## Direction
Your task is to output the data exactly as it stands.

## Given data
☆ ☆ ☆

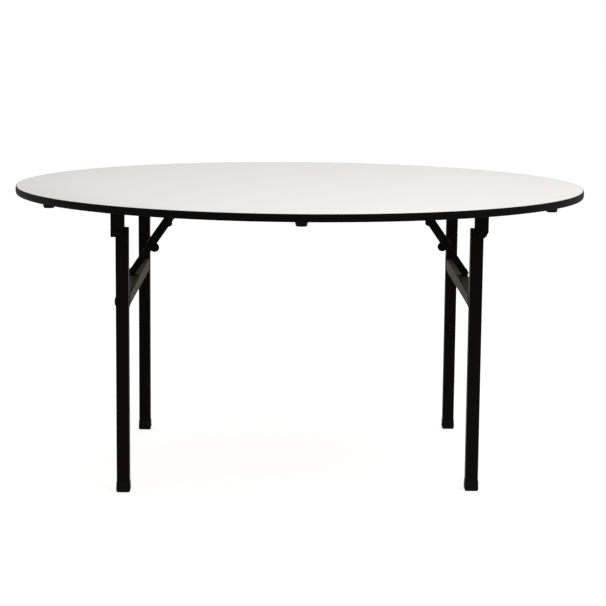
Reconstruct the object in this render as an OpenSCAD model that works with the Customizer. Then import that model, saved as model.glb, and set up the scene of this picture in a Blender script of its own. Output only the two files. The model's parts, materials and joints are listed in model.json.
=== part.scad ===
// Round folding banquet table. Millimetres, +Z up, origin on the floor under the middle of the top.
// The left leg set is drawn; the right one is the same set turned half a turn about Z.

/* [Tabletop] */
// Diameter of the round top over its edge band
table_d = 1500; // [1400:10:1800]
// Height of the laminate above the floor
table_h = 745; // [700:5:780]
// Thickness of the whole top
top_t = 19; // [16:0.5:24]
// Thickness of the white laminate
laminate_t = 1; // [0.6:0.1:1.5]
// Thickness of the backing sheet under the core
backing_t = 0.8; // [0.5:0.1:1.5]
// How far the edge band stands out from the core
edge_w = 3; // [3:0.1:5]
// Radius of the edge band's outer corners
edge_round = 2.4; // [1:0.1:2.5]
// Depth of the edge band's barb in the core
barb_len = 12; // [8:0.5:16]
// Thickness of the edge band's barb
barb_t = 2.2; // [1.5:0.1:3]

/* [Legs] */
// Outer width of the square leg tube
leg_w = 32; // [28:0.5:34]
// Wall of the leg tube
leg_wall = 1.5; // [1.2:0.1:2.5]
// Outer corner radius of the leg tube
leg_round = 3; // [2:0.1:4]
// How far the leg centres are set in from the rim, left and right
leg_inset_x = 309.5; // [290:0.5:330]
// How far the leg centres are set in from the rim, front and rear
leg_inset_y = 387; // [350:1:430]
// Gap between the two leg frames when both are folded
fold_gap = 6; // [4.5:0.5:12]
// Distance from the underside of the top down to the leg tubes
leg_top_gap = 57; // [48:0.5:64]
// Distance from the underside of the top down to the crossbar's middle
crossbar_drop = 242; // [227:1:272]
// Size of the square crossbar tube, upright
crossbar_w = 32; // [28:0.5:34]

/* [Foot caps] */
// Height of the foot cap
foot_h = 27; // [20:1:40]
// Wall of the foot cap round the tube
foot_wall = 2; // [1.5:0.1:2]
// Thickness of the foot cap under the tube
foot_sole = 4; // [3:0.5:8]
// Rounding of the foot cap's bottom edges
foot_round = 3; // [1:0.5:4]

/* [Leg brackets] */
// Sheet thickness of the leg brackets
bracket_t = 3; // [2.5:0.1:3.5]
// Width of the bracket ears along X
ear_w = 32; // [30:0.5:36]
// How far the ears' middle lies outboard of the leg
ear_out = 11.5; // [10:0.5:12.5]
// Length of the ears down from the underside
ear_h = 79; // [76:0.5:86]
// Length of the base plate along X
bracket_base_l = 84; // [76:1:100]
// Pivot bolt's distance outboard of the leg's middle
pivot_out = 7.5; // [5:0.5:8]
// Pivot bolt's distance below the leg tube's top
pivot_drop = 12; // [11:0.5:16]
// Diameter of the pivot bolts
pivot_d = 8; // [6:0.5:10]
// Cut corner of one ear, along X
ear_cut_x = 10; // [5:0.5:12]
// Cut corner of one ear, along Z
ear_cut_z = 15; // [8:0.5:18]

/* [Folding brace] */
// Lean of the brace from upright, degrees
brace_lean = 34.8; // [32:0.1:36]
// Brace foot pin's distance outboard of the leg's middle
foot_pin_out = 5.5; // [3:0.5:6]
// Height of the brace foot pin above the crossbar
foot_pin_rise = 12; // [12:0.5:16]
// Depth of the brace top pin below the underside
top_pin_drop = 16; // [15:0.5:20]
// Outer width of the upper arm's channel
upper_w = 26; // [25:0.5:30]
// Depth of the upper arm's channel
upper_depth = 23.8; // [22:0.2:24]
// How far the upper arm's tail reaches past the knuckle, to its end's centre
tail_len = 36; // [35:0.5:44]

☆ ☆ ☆

## Task answer
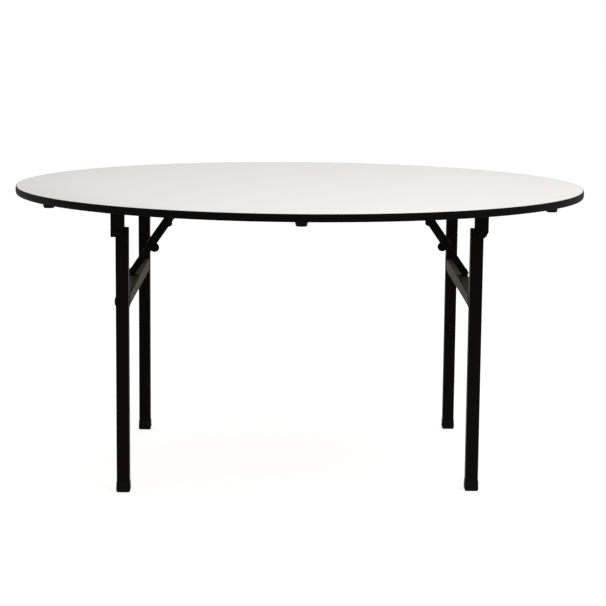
Reconstruct the object in this render as an OpenSCAD model that works with the Customizer. Then import that model, saved as model.glb, and set up the scene of this picture in a Blender script of its own. Output only the two files. The model's parts, materials and joints are listed in model.json.
=== part.scad ===
// Round folding banquet table. Millimetres, +Z up, origin on the floor under the middle of the top.
// The left leg set is drawn; the right one is the same set turned half a turn about Z.

/* [Tabletop] */
// Diameter of the round top over its edge band
table_d = 1500; // [1400:10:1800]
// Height of the laminate above the floor
table_h = 745; // [700:5:780]
// Thickness of the whole top
top_t = 19; // [16:0.5:24]
// Thickness of the white laminate
laminate_t = 1; // [0.6:0.1:1.5]
// Thickness of the backing sheet under the core
backing_t = 0.8; // [0.5:0.1:1.5]
// How far the edge band stands out from the core
edge_w = 3; // [3:0.1:5]
// Radius of the edge band's outer corners
edge_round = 2.4; // [1:0.1:2.5]
// Depth of the edge band's barb in the core
barb_len = 12; // [8:0.5:16]
// Thickness of the edge band's barb
barb_t = 2.2; // [1.5:0.1:3]

/* [Legs] */
// Outer width of the square leg tube
leg_w = 32; // [28:0.5:34]
// Wall of the leg tube
leg_wall = 1.5; // [1.2:0.1:2.5]
// Outer corner radius of the leg tube
leg_round = 3; // [2:0.1:4]
// How far the leg centres are set in from the rim, left and right
leg_inset_x = 309.5; // [290:0.5:330]
// How far the leg centres are set in from the rim, front and rear
leg_inset_y = 387; // [350:1:430]
// Gap between the two leg frames when both are folded
fold_gap = 6; // [4.5:0.5:12]
// Distance from the underside of the top down to the leg tubes
leg_top_gap = 57; // [48:0.5:64]
// Distance from the underside of the top down to the crossbar's middle
crossbar_drop = 242; // [227:1:272]
// Size of the square crossbar tube, upright
crossbar_w = 32; // [28:0.5:34]

/* [Foot caps] */
// Height of the foot cap
foot_h = 27; // [20:1:40]
// Wall of the foot cap round the tube
foot_wall = 2; // [1.5:0.1:2]
// Thickness of the foot cap under the tube
foot_sole = 4; // [3:0.5:8]
// Rounding of the foot cap's bottom edges
foot_round = 3; // [1:0.5:4]

/* [Leg brackets] */
// Sheet thickness of the leg brackets
bracket_t = 3; // [2.5:0.1:3.5]
// Width of the bracket ears along X
ear_w = 32; // [30:0.5:36]
// How far the ears' middle lies outboard of the leg
ear_out = 11.5; // [10:0.5:12.5]
// Length of the ears down from the underside
ear_h = 79; // [76:0.5:86]
// Length of the base plate along X
bracket_base_l = 84; // [76:1:100]
// Pivot bolt's distance outboard of the leg's middle
pivot_out = 7.5; // [5:0.5:8]
// Pivot bolt's distance below the leg tube's top
pivot_drop = 12; // [11:0.5:16]
// Diameter of the pivot bolts
pivot_d = 8; // [6:0.5:10]
// Cut corner of one ear, along X
ear_cut_x = 10; // [5:0.5:12]
// Cut corner of one ear, along Z
ear_cut_z = 15; // [8:0.5:18]

/* [Folding brace] */
// Lean of the brace from upright, degrees
brace_lean = 34.8; // [32:0.1:36]
// Brace foot pin's distance outboard of the leg's middle
foot_pin_out = 5.5; // [3:0.5:6]
// Height of the brace foot pin above the crossbar
foot_pin_rise = 12; // [12:0.5:16]
// Depth of the brace top pin below the underside
top_pin_drop = 16; // [15:0.5:20]
// Outer width of the upper arm's channel
upper_w = 26; // [25:0.5:30]
// Depth of the upper arm's channel
upper_depth = 23.8; // [22:0.2:24]
// How far the upper arm's tail reaches past the knuckle, to its end's centre
tail_len = 36; // [35:0.5:44]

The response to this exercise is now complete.